Testers, stop saying these 3 things
No one can look inside you to find out how good you are at something. Everyone judges you from what you say and what you do and that is why if you want to build your repute as a Knowledge Tester, you should stop saying these 3 things.
- Where are the Specs
When I started learning the craft of software development in late 90’s I liked the quotes that said that “You can only walk on water if it is frozen. And you can only work on requirements if they are frozen”. (I couldn’t find the origin of this; can any one help?)
Fast forward many years and the constant change has made it impossible to freeze the requirements. Our users, their requirement, their priorities, their environments, the technology changes at such a fast pace that freezing them is against the laws of Physics.
So when you start on a new project or feature as a tester, never ask ‘where are the Specs’. Because chances are that either they don’t exist or they are outdated/ out of sync from how the software currently behaves.

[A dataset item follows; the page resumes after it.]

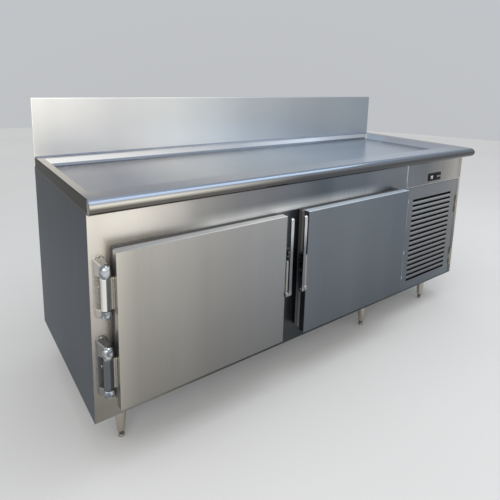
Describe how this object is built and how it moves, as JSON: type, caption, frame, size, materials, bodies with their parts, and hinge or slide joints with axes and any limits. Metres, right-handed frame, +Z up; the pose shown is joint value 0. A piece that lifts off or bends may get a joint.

I know what you are thinking now that how we can move forward if we don’t know what the software is supposed to do. The answer to that is “find out”. Yes, we can find them out through exploration and invoking Three Amigos conversations with Programmers and Customers.
And if someday you accidentally find the Specs, add them to your list of resources that reveal the ‘truth of expected behavior’. Don’t take them as the absolute resource for this purpose.
(the photo is taken from this article: https://www.linkedin.com/pulse/20141020052253-64875646-50-things-you-must-stop-saying-at-work )
- How should I test this?
We often get into this trap that as we engage other members of the team in testing, we ask their advice on how the systems should be tested. There are two problems associated with that kind of statement.
First, people can start doubting your skills by thinking that ‘we hired these guys to test and they ask us how to test. If we knew that, we could have tested this at our own’. The second problem is that you start following the thought process that produced the solution rather than thinking of new ways to look at the problem. Also at times, Programmers give their undone projects to testing team as soon as they are asked how to add more tests.
The right question to ask is: ‘What should I test?’ and then keep on extracting information, absorb that information and then come up with a plan so as how you’ll test it. There is no harm in saying that ‘this is how I plan to test, what thoughts do you have’ as in that case you’ll get answers driven by your test strategy and not following what others suggested you.
- I need more time to test
This is a killer statement and if you ask Project Managers about what they hate to hear from testers, this statement will be on the top of the list.
The thing is that testing never ends and it is impossible to find all the time to run all possible scenarios to find all the problems. In fact as you spend more time in testing, you figure out that you need more time for it. See how similar is this to spending time on vacation: you always need more time.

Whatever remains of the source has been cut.